DATA ROWS:
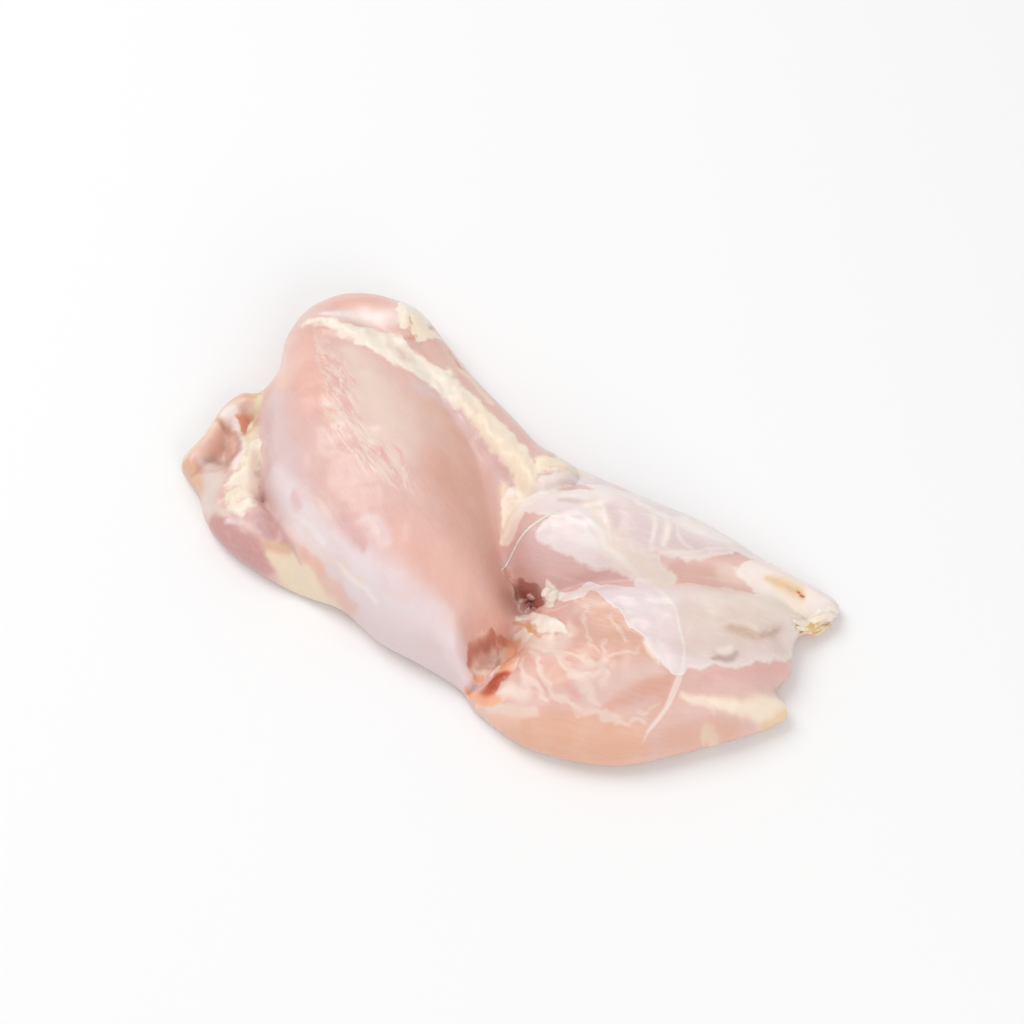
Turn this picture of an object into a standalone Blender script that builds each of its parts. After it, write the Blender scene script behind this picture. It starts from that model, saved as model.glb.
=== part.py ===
"""A raw chicken thigh, boned, skinned and opened out, lying on its cut side.

The piece is one solid. Its back is a height over the plan: every muscle is a rounded
ridge along a path, the muscles meet in creases, and fat, pockets and cuts are added to
them or taken away. The plan is in millimetres, +X to the right and +Y away from the
cook, with the thigh's own middle at the origin and the board at z = 0.
"""

import math

import bpy
import numpy as np

MM = 0.001

# Each row is x, y. The outline runs anticlockwise from the thin tip on the right.
OUTLINE = [
    (85, -25), (83.5, -21.5), (78, -17.5), (71, -13.5), (63, -8.5), (54, -2), (44, 3), (33, 9.5),
    (24, 14), (15, 18.5), (9, 21.5), (2, 30), (-8, 41.5), (-16, 53.5), (-21, 61), (-28, 66.5),
    (-40, 69.5), (-52, 65.5), (-58.5, 55), (-60.5, 43.5), (-65, 38.5), (-70, 38.5), (-75, 34),
    (-79.5, 26), (-85, 17.5), (-80, 8.5), (-77.5, 0.5), (-72.5, -7), (-63, -14.5), (-51, -20.7),
    (-41, -26), (-32, -34.5), (-20, -41.5), (-11, -47), (-7.5, -52.5), (3, -61.5), (15, -66),
    (29, -67.5), (45, -64), (60, -59.5), (69, -55.5), (70, -52), (67.5, -48), (71.5, -43),
    (72.5, -36), (75, -32), (80, -30.5),
]

# Each row is x, y, half width, crest height.
MUSCLES = {
    "broad_lobe": [
        (-48, 48, 14, 18), (-45, 38, 21, 23), (-41, 27, 26, 26), (-36, 14, 29, 28), (-32, 1, 29, 28.5),
        (-25, -14, 25, 27), (-17, -27, 19, 23), (-11, -36, 12.5, 17),
    ],
    "cap": [(-54, 49, 13, 15), (-47, 54, 14, 17.5), (-38, 56, 14, 18.5), (-29, 54, 13, 17.5)],
    "far_strip": [(-24, 51, 10, 15.5), (-15, 40, 11, 16), (-7, 30, 11, 15.5), (1, 21, 11, 15), (9, 12, 10, 14)],
    "strand": [
        (8, -8, 11, 16), (15, -7, 14, 20), (25, -7, 15.5, 22), (38, -10, 14.5, 22), (50, -13.5, 12, 19),
        (62, -18, 9, 14), (73, -22, 6, 9.5), (82, -25, 4, 6),
    ],
    "covered": [
        (20, -29, 9, 14.5), (32, -30, 13, 18), (46, -32, 14.5, 19.5), (59, -34, 13, 17.5), (70, -35, 9, 12),
    ],
    "lower_lobe": [
        (-1, -51, 8, 11), (8, -48, 14, 15), (20, -46, 18, 18.5), (34, -45, 20, 20), (48, -46, 19, 18.5),
        (60, -47, 14, 14.5), (68, -48, 8, 9),
    ],
    "front_band": [
        (-4, -54, 8, 9.5), (5, -58, 10, 12.5), (17, -60, 11, 14), (30, -60, 11, 14), (44, -58, 10.5, 13),
        (57, -55, 9, 10.5), (67, -52, 6, 7),
    ],
    "deep_meat": [(-38, 30, 26, 14), (-18, 4, 26, 14), (8, -18, 26, 13), (36, -32, 26, 15), (58, -36, 18, 13)],
    "flap_rim": [(-83, 17, 4, 6.5), (-78.5, 25, 5, 8), (-75, 31.5, 5, 8.5), (-70, 35, 5, 9), (-64, 35, 5, 10)],
    "flap_strand": [(-71, 31, 3, 9), (-71, 24, 3, 9), (-68, 15, 4.5, 10.5)],
    "flap_fat": [(-78, 9, 5.5, 9), (-71, 9, 7, 11.5), (-66, 14, 7, 12), (-64, 22, 6, 11)],
    "plum_muscle": [(-75, -1, 7, 10), (-69, -7, 8.5, 12), (-61, -12, 7.5, 11)],
    "plum_slip": [(-66, 1, 6, 12), (-60, -6, 6, 12), (-53, -13, 5.5, 9.5)],
}

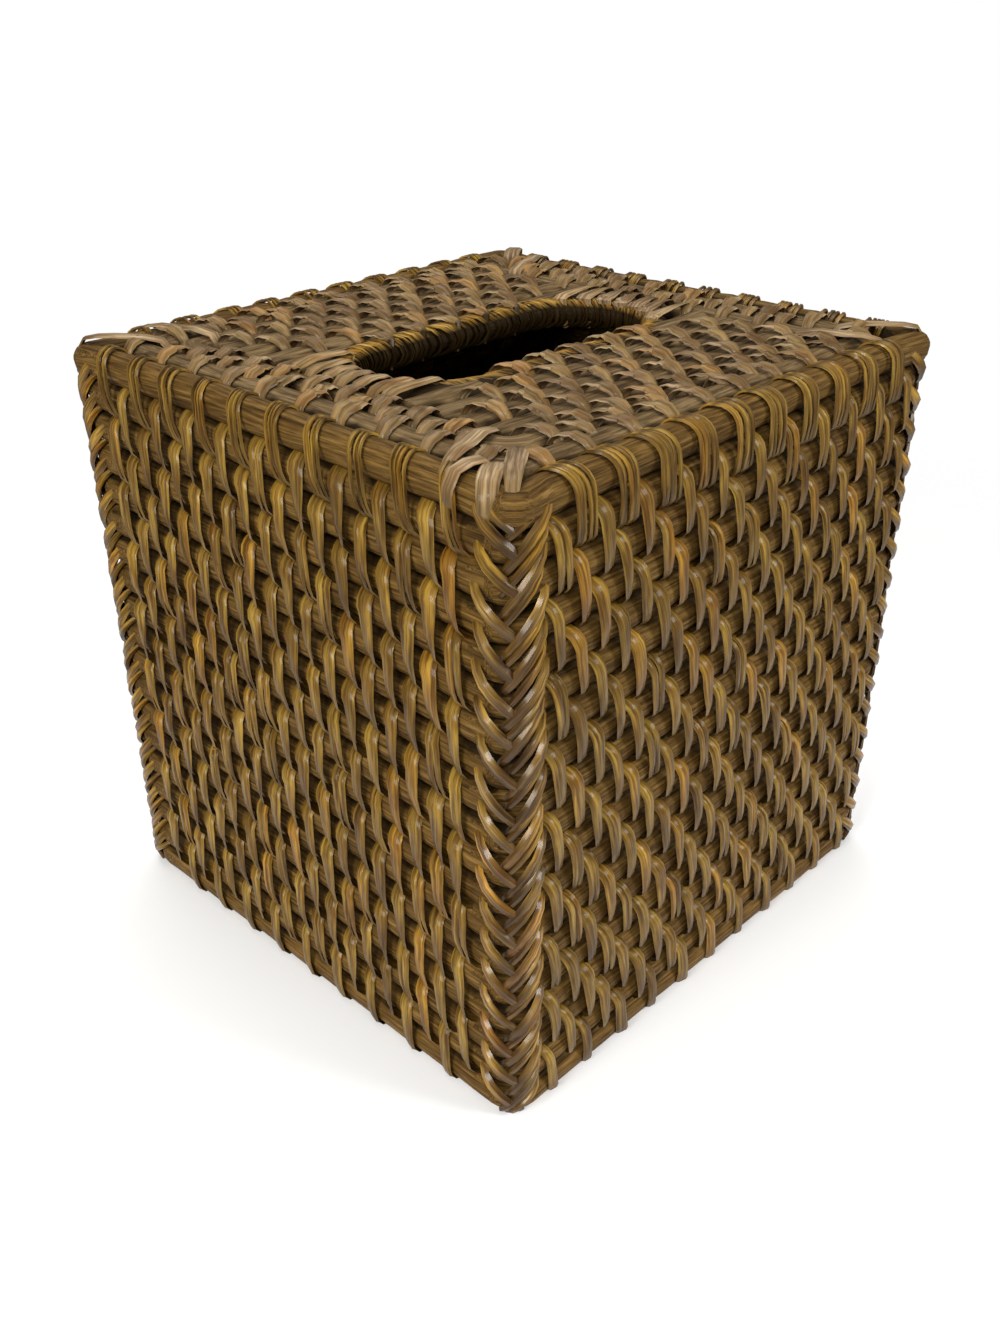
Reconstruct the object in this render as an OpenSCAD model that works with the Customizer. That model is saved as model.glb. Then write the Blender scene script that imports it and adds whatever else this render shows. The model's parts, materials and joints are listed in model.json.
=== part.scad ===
// Cube tissue box cover of coiled rattan: rods laid in courses and lashed together with flat strips.
// Open at the bottom, with an oblong opening in the top for the tissues.
// Origin at the middle of the underside, +Z up, -Y is the front. All lengths in millimetres.

/* [Cover] */
// Outside width, along X, over the strips
cover_w = 144; // [104:1:190]
// Outside depth, along Y, over the strips
cover_d = 140; // [116:1:190]
// Radius of the inner side of every rod's bend at a corner
corner_inside_r = 0.6; // [0.2:0.1:5]

/* [Rods] */
// Thickness of the round rods
rod_d = 6.8; // [5:0.1:8]
// Free space between neighbouring rods, which two strips pass through back to back
rod_gap = 0.92; // [0.9:0.01:1.2]
// Depth of the flat cut along the underside of the lowest rod
foot_flat = 0.5; // [0.2:0.1:1.2]

/* [Opening] */
// Clear width of the opening, along Y
opening_w = 31; // [20:1:36]
// Free space between the opening's rod and the innermost ring, at the two ends of the opening
end_gap = 2.08; // [1:0.01:4]

/* [Strips] */
// Width of a lashing strip
strip_w = 3.2; // [2:0.1:4]
// Thickness of a lashing strip
strip_t = 0.4; // [0.25:0.01:0.41]
// Play between a strip and the rod that it goes round
strip_play = 0.04; // [0.03:0.01:0.05]
// Distance from stitch to stitch along a rod
stitch_pitch = 11.6; // [9.6:0.1:16]
// Width of the strips on the corners
corner_strip_w = 2.6; // [1.5:0.1:3]
// How far an arm of a corner strip runs along the wall while it rises to the next rod
corner_arm_run = 3.4; // [2:0.1:6]
// Width of the thin strips round the edge of the opening
wrap_w = 1.6; // [1:0.1:1.9]

/* [Hidden] */
$fn = 48;

// Rods in a wall below the rim
courses = 18;
// Part of a stitch pitch that each row of stitches is shifted by from the row above
row_shift_share = 0.46;
// Places of the thin strips between two stitches on the opening's edge, as parts of a stitch pitch
wrap_shares = [0.25, 0.5, 0.75];

rod_r = rod_d / 2;
// Bend radius of every rod at a corner, at its middle
corner_bend_r = rod_r + corner_inside_r;
rod_pitch = rod_d + rod_gap;
strip_stand = strip_play + strip_t;
// Middle line of the rods in the walls and the rim
wall_x = cover_w / 2 - strip_stand - rod_r;
wall_y = cover_d / 2 - strip_stand - rod_r;
// Heights of the rods' middles
foot_z = rod_r - foot_flat;
rim_z = foot_z + courses * rod_pitch;
// Middle line of the innermost full ring in the top
inner_x = wall_x - 2 * rod_pitch;
inner_y = wall_y - 2 * rod_pitch;
// Middle line of the rod round the opening, whose length is what the rings leave of the cover's
mouth_r = opening_w / 2 + strip_stand + rod_r;
mouth_x = inner_x - rod_d - end_gap;
mouth_half = mouth_x - mouth_r;
// Straight rods between the inner ring and the opening, on the front and on the back
infill_room = inner_y - mouth_r;
infill_spaces = floor(infill_room / (rod_pitch - strip_play));
infill_pitch = infill_room / infill_spaces;
infill_half = inner_x - rod_r - strip_stand - strip_play;
// Middle of the stitch that ties each short rod beside the opening
stub_tie_x = infill_half - strip_w;
// Length beside each corner that the corner lashing takes, which the stitches leave free
corner_zone = strip_stand + rod_r + corner_bend_r + corner_arm_run + corner_strip_w / 2 + strip_play;
// Overrun of a cut past the body it cuts
cut_over = rod_d;

rod_colour = [0.43, 0.33, 0.2];
strip_colour = [0.6, 0.46, 0.22];
top_strip_colour = [0.6, 0.52, 0.4];

// Height of a rod's middle, counted from the rim down
function course_z(n) = rim_z - n * rod_pitch;

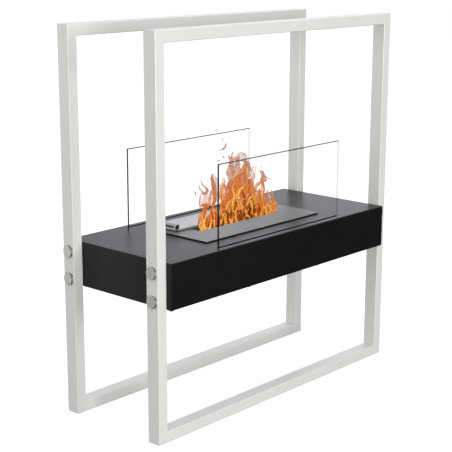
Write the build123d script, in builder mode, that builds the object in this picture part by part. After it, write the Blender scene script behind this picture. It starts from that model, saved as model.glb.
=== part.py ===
# A free-standing bioethanol fireplace: two upright rectangular tube frames, a black sheet-steel
# housing bolted between their posts, a drop-in stainless burner with a sliding lid, and two
# glass panes standing in slots in front of and behind the fire.
# Millimetres. X runs along the housing, Y from front (-) to back (+), Z up.
# The origin is on the floor under the middle of the object.
import os
from build123d import *

os.makedirs("parts", exist_ok=True)

# ---- frames
frame_width = 600.0
frame_height = 650.0
frame_inset = 10.0  # each frame's outer face, in from the housing's front or back
tube_face = 19.0  # tube width seen from the front
tube_depth = 25.0
tube_wall = 1.5
tube_edge = 1.2  # outside radius of the tube's long edges

# ---- housing
housing_bottom = 221.0
housing_height = 75.0
housing_depth = 240.0
sheet = 1.5
fold_radius = 2.2  # outside radius of the folds
return_width = 16.0  # inward flange round the open underside
panel_sheet = 1.2
panel_inset = 4.0  # bottom panel's edge, in from the housing's outline
panel_screws_along = 4
screw_thread = 4.0
screw_head = 7.5
screw_head_height = 2.2
screw_head_chamfer = 0.8
screw_socket = 2.5  # hexagon socket, across its flats
screw_socket_depth = 1.4
screw_length = 8.0

# ---- frame bolts
bolt_thread = 6.0
bolt_pitch = 46.0
bolt_head = 20.0
bolt_head_height = 3.4
bolt_head_chamfer = 0.5
bolt_length = 30.0
bolt_play = 0.3  # radial play in a drilled hole
thread_play = 0.05  # radial gap that stands for the thread
end_plate_thickness = 3.0
end_plate_margin = 11.5  # plate's upright edge, out from the bolts' axes
end_plate_edge_gap = 3.0  # plate's level edge to the housing's inside, above and below
nut_width = 10.0
nut_height = 5.0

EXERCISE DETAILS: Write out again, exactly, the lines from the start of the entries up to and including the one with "its cut side.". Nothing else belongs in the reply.

ANSWER FOR THIS EXERCISE:
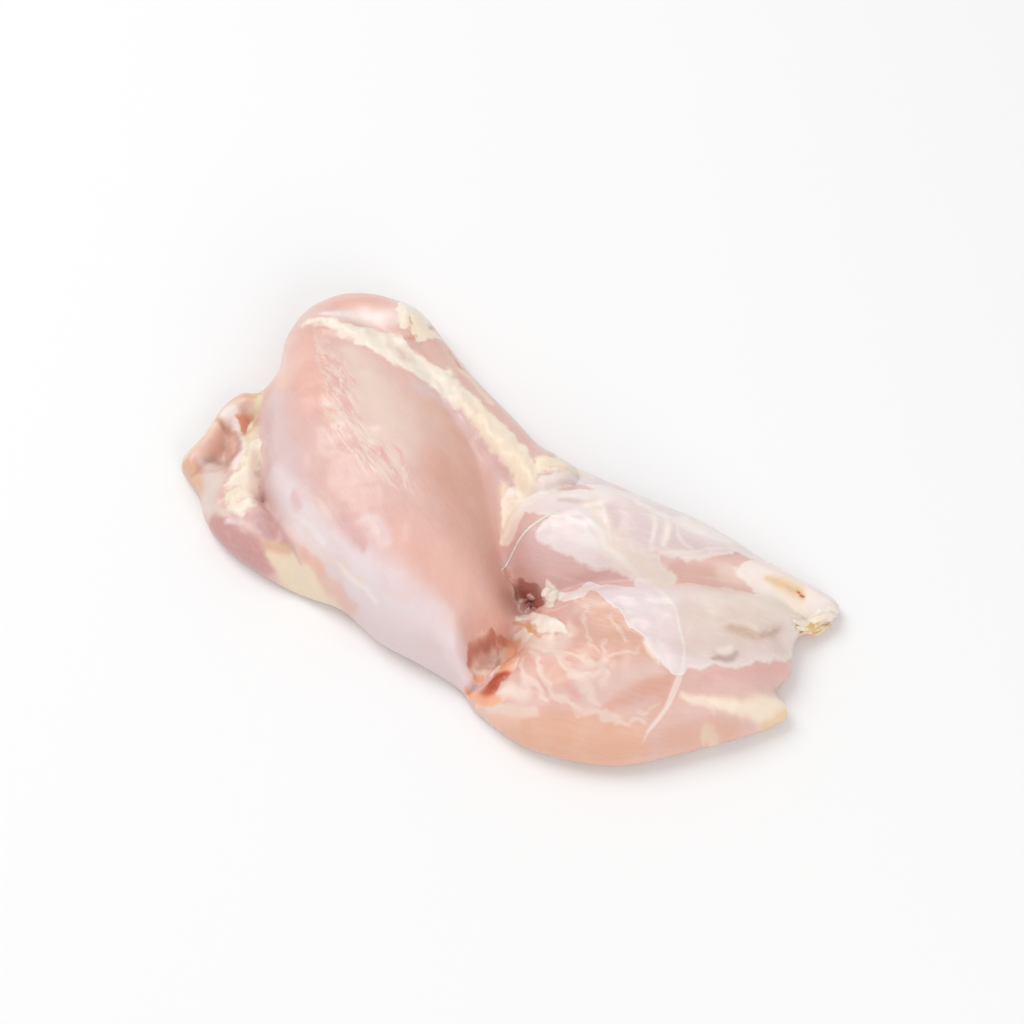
Turn this picture of an object into a standalone Blender script that builds each of its parts. After it, write the Blender scene script behind this picture. It starts from that model, saved as model.glb.
=== part.py ===
"""A raw chicken thigh, boned, skinned and opened out, lying on its cut side.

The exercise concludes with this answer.